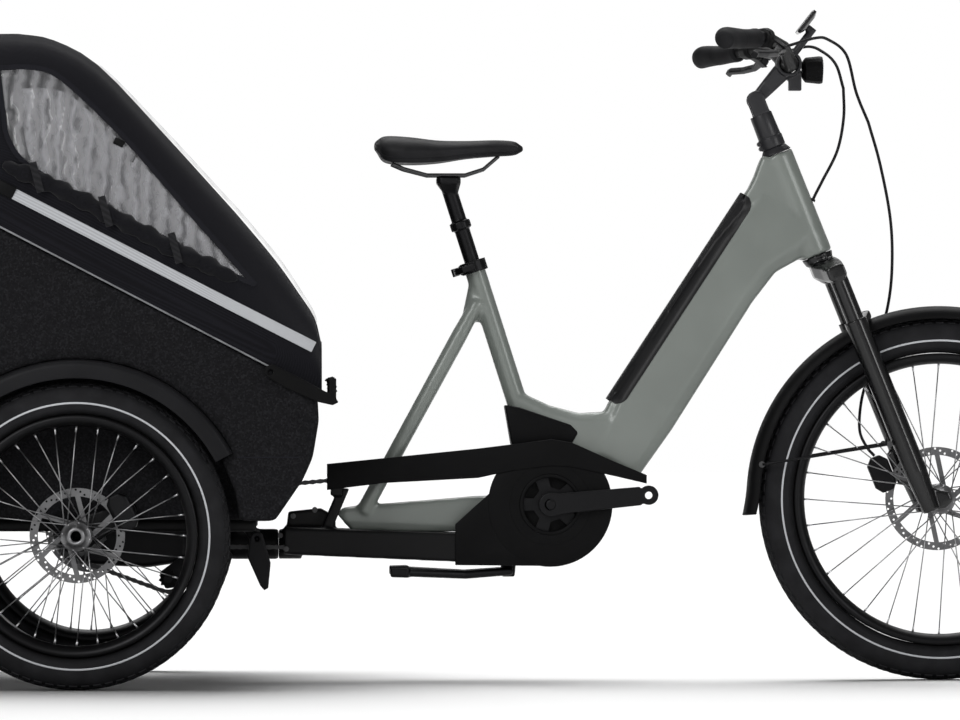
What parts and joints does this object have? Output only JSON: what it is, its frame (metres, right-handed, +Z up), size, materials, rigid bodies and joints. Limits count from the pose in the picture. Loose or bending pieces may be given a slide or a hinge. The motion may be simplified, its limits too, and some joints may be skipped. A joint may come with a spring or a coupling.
{
  "type": "electric cargo tricycle",
  "caption": "Tilting electric cargo tricycle: spoked front wheel on a sprung fork, mid motor, chain to a two-wheeled platform with a moulded box, cushions and a folding hood.",
  "frame": {"origin": "on the floor, midway along the length and on the frame's middle plane", "axes": "+X forwards, +Y to the rider's left, +Z up"},
  "size_m": [2.25, 0.879, 1.162],
  "materials": {
    "frame_paint": "satin light grey-green paint",
    "black_paint": "satin black paint",
    "black_alloy": "black anodised",
    "wheel_alloy": "black rim and hub with bare spokes",
    "black_plastic": "fine grain",
    "glossy_plastic": "smooth",
    "red_lens": "clear red",
    "rubber": "matt",
    "tyre": "matt with a light stripe",
    "steel": "ground",
    "dark_steel": "dark, oiled",
    "foam": "grained foam",
    "fabric": "woven"
  },
  "bodies": {
    "rear_platform": {"rear_frame": "black_paint", "axle_housing": "black_alloy", "tensioner_arm": "dark_steel", "rear_chain": "dark_steel", "cargo_box": "foam", "wheel_arch_right": "black_plastic", "wheel_arch_left": "black_plastic", "seat_cushion": "fabric", "back_cushion": "fabric", "rear_light": "red_lens", "rear_caliper_right": "black_alloy", "rear_caliper_left": "black_alloy"},
    "hood": {"hood_shell": "fabric", "hood_bow": "black_alloy"},
    "rear_sprocket": {"rear_sprocket": "dark_steel"},
    "jockey_wheel": {"jockey_wheel": "black_plastic"},
    "tilt_lock_pedal": {"tilt_lock_pedal": "dark_steel"},
    "latch_lever_right": {"latch_lever_right": "black_plastic"},
    "latch_lever_left": {"latch_lever_left": "black_plastic"},
    "rear_wheel_right": {"rear_tyre_right": "tyre", "rear_spoked_wheel_right": "wheel_alloy", "rear_brake_disc_right": "steel"},
    "rear_wheel_left": {"rear_tyre_left": "tyre", "rear_spoked_wheel_left": "wheel_alloy", "rear_brake_disc_left": "steel"},
    "front_frame": {"main_frame": "frame_paint", "battery_pack": "black_plastic", "battery_cover": "glossy_plastic", "drive_unit": "black_alloy", "motor_cover": "black_plastic", "chain_guard": "black_plastic", "tilt_beam": "black_paint", "seat_clamp": "black_alloy", "front_chain": "dark_steel", "brake_hose_rear": "rubber"},
    "kickstand": {"kickstand": "black_alloy"},
    "seat_clamp_lever": {"seat_clamp_lever": "black_alloy"},
    "seat": {"seat_post": "black_alloy", "saddle": "rubber", "saddle_rails": "steel"},
    "cranks": {"crank_right": "black_alloy", "crank_left": "black_alloy", "chainring": "dark_steel"},
    "steering": {"fork_upper": "black_alloy", "stem_base": "black_alloy", "brake_hose_front": "rubber"},
    "handlebar": {"stem_arm": "black_alloy", "handlebar": "black_alloy", "grip_right": "rubber", "grip_left": "rubber", "display": "glossy_plastic", "headlight": "black_plastic"},
    "brake_lever_right": {"brake_lever_right": "black_alloy"},
    "brake_lever_left": {"brake_lever_left": "black_alloy"},
    "fork_slide": {"fork_lowers": "black_alloy", "front_fender": "black_plastic", "front_caliper": "black_alloy"},
    "front_wheel": {"front_tyre": "tyre", "front_spoked_wheel": "wheel_alloy", "front_brake_disc": "steel"}
  },
  "joints": [
    {"name": "frame_tilt", "type": "hinge", "parent": "rear_platform", "child": "front_frame", "pos_m": [-0.33, 0, 0.236], "axis": [1, 0, 0], "range_deg": [-25, 25]},
    {"name": "steering_turn", "type": "hinge", "parent": "front_frame", "child": "steering", "pos_m": [0.59919, 0, 0.73652], "axis": [-0.3714, 0, 0.9285], "range_deg": [-60, 60], "deforming": ["brake_hose_rear"]},
    {"name": "stem_angle", "type": "hinge", "parent": "steering", "child": "handlebar", "pos_m": [0.493, 0, 1.006], "axis": [0, -1, 0], "range_deg": [-20, 40], "deforming": ["brake_hose_front", "brake_hose_rear"]},
    {"name": "brake_lever_right_pull", "type": "hinge", "parent": "handlebar", "child": "brake_lever_right", "pos_m": [0.52174, -0.22325, 1.08348], "axis": [-0.4586, 0.3072, -0.8339], "range_deg": [0, 10], "stiffness_Nm_per_rad": 1.5, "springref_deg": -8.59},
    {"name": "brake_lever_left_pull", "type": "hinge", "parent": "handlebar", "child": "brake_lever_left", "pos_m": [0.52174, 0.22325, 1.08348], "axis": [0.4586, 0.3072, 0.8339], "range_deg": [0, 10], "stiffness_Nm_per_rad": 1.5, "springref_deg": -8.59},
    {"name": "fork_travel", "type": "slide", "parent": "steering", "child": "fork_slide", "axis": [-0.3714, 0, 0.9285], "range_m": [0, 0.06], "stiffness_N_per_m": 7000, "springref_m": -0.05, "deforming": ["brake_hose_front"]},
    {"name": "front_wheel_spin", "type": "hinge", "parent": "fork_slide", "child": "front_wheel", "pos_m": [0.8115, 0, 0.3135], "axis": [0, 1, 0], "continuous": true},
    {"name": "rear_wheel_right_spin", "type": "hinge", "parent": "rear_platform", "child": "rear_wheel_right", "pos_m": [-0.6715, -0.4, 0.258], "axis": [0, 1, 0], "continuous": true},
    {"name": "rear_wheel_left_spin", "type": "hinge", "parent": "rear_platform", "child": "rear_wheel_left", "pos_m": [-0.6715, 0.4, 0.258], "axis": [0, 1, 0], "continuous": true},
    {"name": "crank_spin", "type": "hinge", "parent": "front_frame", "child": "cranks", "pos_m": [0.134, 0, 0.305], "axis": [0, 1, 0], "continuous": true},
    {"name": "sprocket_spin", "type": "hinge", "parent": "rear_platform", "child": "rear_sprocket", "pos_m": [-0.6715, 0, 0.258], "axis": [0, 1, 0], "continuous": true},
    {"name": "jockey_spin", "type": "hinge", "parent": "rear_platform", "child": "jockey_wheel", "pos_m": [-0.525, 0, 0.177], "axis": [0, 1, 0], "continuous": true},
    {"name": "kickstand_swing", "type": "hinge", "parent": "front_frame", "child": "kickstand", "pos_m": [0.063, 0, 0.1885], "axis": [0, -1, 0], "range_deg": [0, 60]},
    {"name": "seat_post_slide", "type": "slide", "parent": "front_frame", "child": "seat", "axis": [-0.304, 0, 0.9527], "range_m": [-0.055, 0.06]},
    {"name": "seat_clamp_lever_swing", "type": "hinge", "parent": "front_frame", "child": "seat_clamp_lever", "pos_m": [-0.02829, 0, 0.70625], "axis": [0.304, 0, -0.9527], "range_deg": [0, 100]},
    {"name": "hood_open", "type": "hinge", "parent": "rear_platform", "child": "hood", "pos_m": [-1.113, 0, 0.881], "axis": [0, -1, 0], "range_deg": [0, 70]},
    {"name": "latch_lever_right_swing", "type": "hinge", "parent": "rear_platform", "child": "latch_lever_right", "pos_m": [-0.347, -0.429, 0.5325], "axis": [0, -1, 0], "range_deg": [0, 60]},
    {"name": "latch_lever_left_swing", "type": "hinge", "parent": "rear_platform", "child": "latch_lever_left", "pos_m": [-0.347, 0.429, 0.5325], "axis": [0, -1, 0], "range_deg": [0, 60]},
    {"name": "tilt_lock_swing", "type": "hinge", "parent": "rear_platform", "child": "tilt_lock_pedal", "pos_m": [-0.372, -0.081, 0.247], "axis": [0, -1, 0], "range_deg": [0, 25], "stiffness_Nm_per_rad": 0.6, "springref_deg": -11.46}
  ],
  "couplings": [
    {"joint": "sprocket_spin", "follows": "crank_spin", "ratio": 1.5833},
    {"joint": "jockey_spin", "follows": "crank_spin", "ratio": 3.4545}
  ]
}
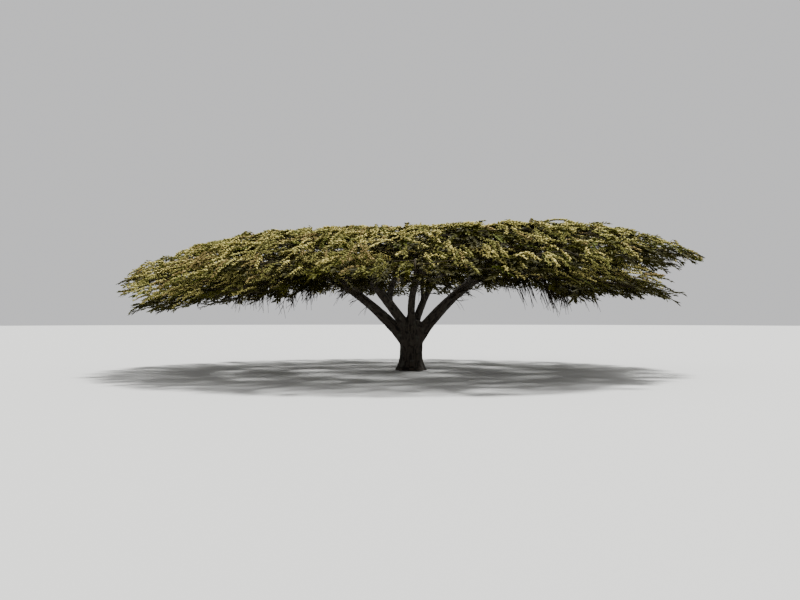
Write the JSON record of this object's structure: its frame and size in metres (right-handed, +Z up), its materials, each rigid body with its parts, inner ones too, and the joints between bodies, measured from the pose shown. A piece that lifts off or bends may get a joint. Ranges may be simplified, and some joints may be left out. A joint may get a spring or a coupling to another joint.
{
  "type": "umbrella acacia tree",
  "caption": "Wide, low umbrella-crowned acacia in pale blossom: a short flared trunk forks into spreading boughs that carry layered shelves of foliage.",
  "frame": {"origin": "centre of the trunk's flat cut at ground level", "axes": "+Z up, +X to the right in the picture's view, -Y towards its viewer"},
  "size_m": [15.9671, 14.822, 4.1597],
  "materials": {
    "bark": "rough, fissured",
    "foliage": "matt"
  },
  "bodies": {
    "root": {"bough_back_left": "bark", "bough_back_right": "bark", "bough_front_left": "bark", "bough_front_right": "bark", "bough_left": "bark", "bough_middle_026": "bark", "bough_middle_077": "bark", "bough_middle_129": "bark", "bough_middle_180": "bark", "bough_middle_231": "bark", "bough_middle_283": "bark", "bough_middle_334": "bark", "bough_right": "bark", "bough_rim_030": "bark", "bough_rim_090": "bark", "bough_rim_150": "bark", "bough_rim_210": "bark", "bough_rim_270": "bark", "bough_rim_330": "bark", "bough_skirt_020": "bark", "bough_skirt_163": "bark", "bough_skirt_198": "bark", "bough_skirt_231": "bark", "bough_skirt_317": "bark", "bough_skirt_349": "bark", "bough_top_045": "bark", "bough_top_135": "bark", "bough_top_225": "bark", "bough_top_315": "bark", "foliage_back_left": "foliage", "foliage_back_right": "foliage", "foliage_front_left": "foliage", "foliage_front_right": "foliage", "foliage_left": "foliage", "foliage_middle_026": "foliage", "foliage_middle_077": "foliage", "foliage_middle_129": "foliage", "foliage_middle_180": "foliage", "foliage_middle_231": "foliage", "foliage_middle_283": "foliage", "foliage_middle_334": "foliage", "foliage_right": "foliage", "foliage_rim_030": "foliage", "foliage_rim_090": "foliage", "foliage_rim_150": "foliage", "foliage_rim_210": "foliage", "foliage_rim_270": "foliage", "foliage_rim_330": "foliage", "foliage_skirt_020": "foliage", "foliage_skirt_163": "foliage", "foliage_skirt_198": "foliage", "foliage_skirt_231": "foliage", "foliage_skirt_317": "foliage", "foliage_skirt_349": "foliage", "foliage_top_045": "foliage", "foliage_top_135": "foliage", "foliage_top_225": "foliage", "foliage_top_315": "foliage", "trunk": "bark"}
  },
  "joints": []
}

____________________

Report each line in the preceding entries that holds the string "handed".

_Result for this exercise_
What parts and joints does this object have? Output only JSON: what it is, its frame (metres, right-handed, +Z up), size, materials, rigid bodies and joints. Limits count from the pose in the picture. Loose or bending pieces may be given a slide or a hinge. The motion may be simplified, its limits too, and some joints may be skipped. A joint may come with a spring or a coupling.
Write the JSON record of this object's structure: its frame and size in metres (right-handed, +Z up), its materials, each rigid body with its parts, inner ones too, and the joints between bodies, measured from the pose shown. A piece that lifts off or bends may get a joint. Ranges may be simplified, and some joints may be left out. A joint may get a spring or a coupling to another joint.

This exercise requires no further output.